Israeli diplomat and politician (1953–2022)

Uri Savir (אורי סביר; 7 January 1953 – 14 May 2022) was an Israeli diplomat and politician. He was Israel's chief negotiator for the Oslo Accords and served as a Member of Knesset (MK) from 1999 to 2001.

==Early life==
Savir was born in Jerusalem on 7 January 1953. His father, Leo, co-founded the Israeli Foreign Service. Savir studied at the Hebrew University of Jerusalem, graduating with a Bachelor of Arts in international relations.

==Career==
Savir first worked at the Ministry of Foreign Affairs as an information officer at the Israeli embassy in Canada, before acting as a press officer at the consulate in New York City. He became the communications advisor of Shimon Peres in 1984, as well as one of his senior advisers. In that capacity, Savir participated in Peres' ground-breaking visit to Morocco in July 1986. Savir was subsequently appointed consul-general in New York in 1988, serving in that role for four years.

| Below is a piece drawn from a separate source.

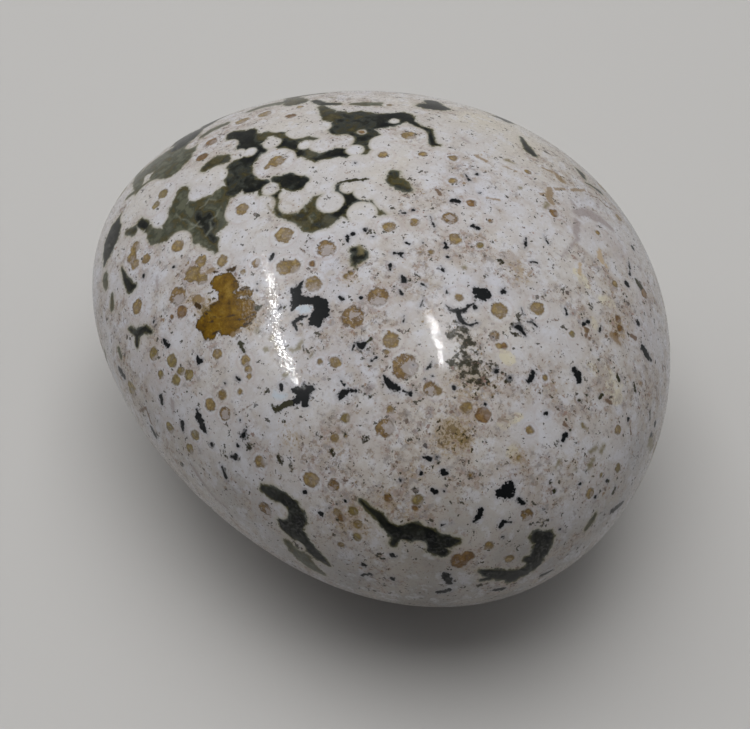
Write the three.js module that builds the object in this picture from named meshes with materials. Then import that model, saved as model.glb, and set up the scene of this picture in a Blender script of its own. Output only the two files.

Savir was named director-general of the Foreign Ministry in May 1993 by Peres, who was foreign minister in the second Rabin cabinet. He remained in that position until June 1996. During his tenure, he was the chief negotiator for the Oslo Accords. His experience became the basis for his book The Process: 1,100 Days that Changed the Middle East, published in 1998. He was also a member of the Israeli delegation for negotiations with Jordan that resulted in the Israel–Jordan peace treaty in 1994, as well as head of the delegation for talks with Syria from 1995 to 1996.

In the 1999 elections, Savir was elected to the Knesset on the Centre Party list. He and two other MKs left the Centre Party on 6 March 2001 to form the New Way faction. Three weeks later on 28 March, he resigned from the Knesset, and was replaced by David Magen, who represented the Centre Party. During Savir's time in the Knesset he served on a number of committees, including the Foreign Affairs and Defense Committee.

Savir established the Glocal Forum, a non-profit organization involved in international relations. He also co-founded the Peres Center for Peace in 1996 and served as its director-general until 1999. He later established the Facebook group titled "YaLa-Young Leaders", a peace movement for Middle Eastern and North African youths to foster dialogue and change with Israeli peers. It had more than 800,000 followers at the time of his death.

==Personal life==
Savir was married to Aliza until his death. Together, they had one daughter, Maya Savir.

Savir died on 14 May 2022, at the age of 69. The cause of death was not disclosed.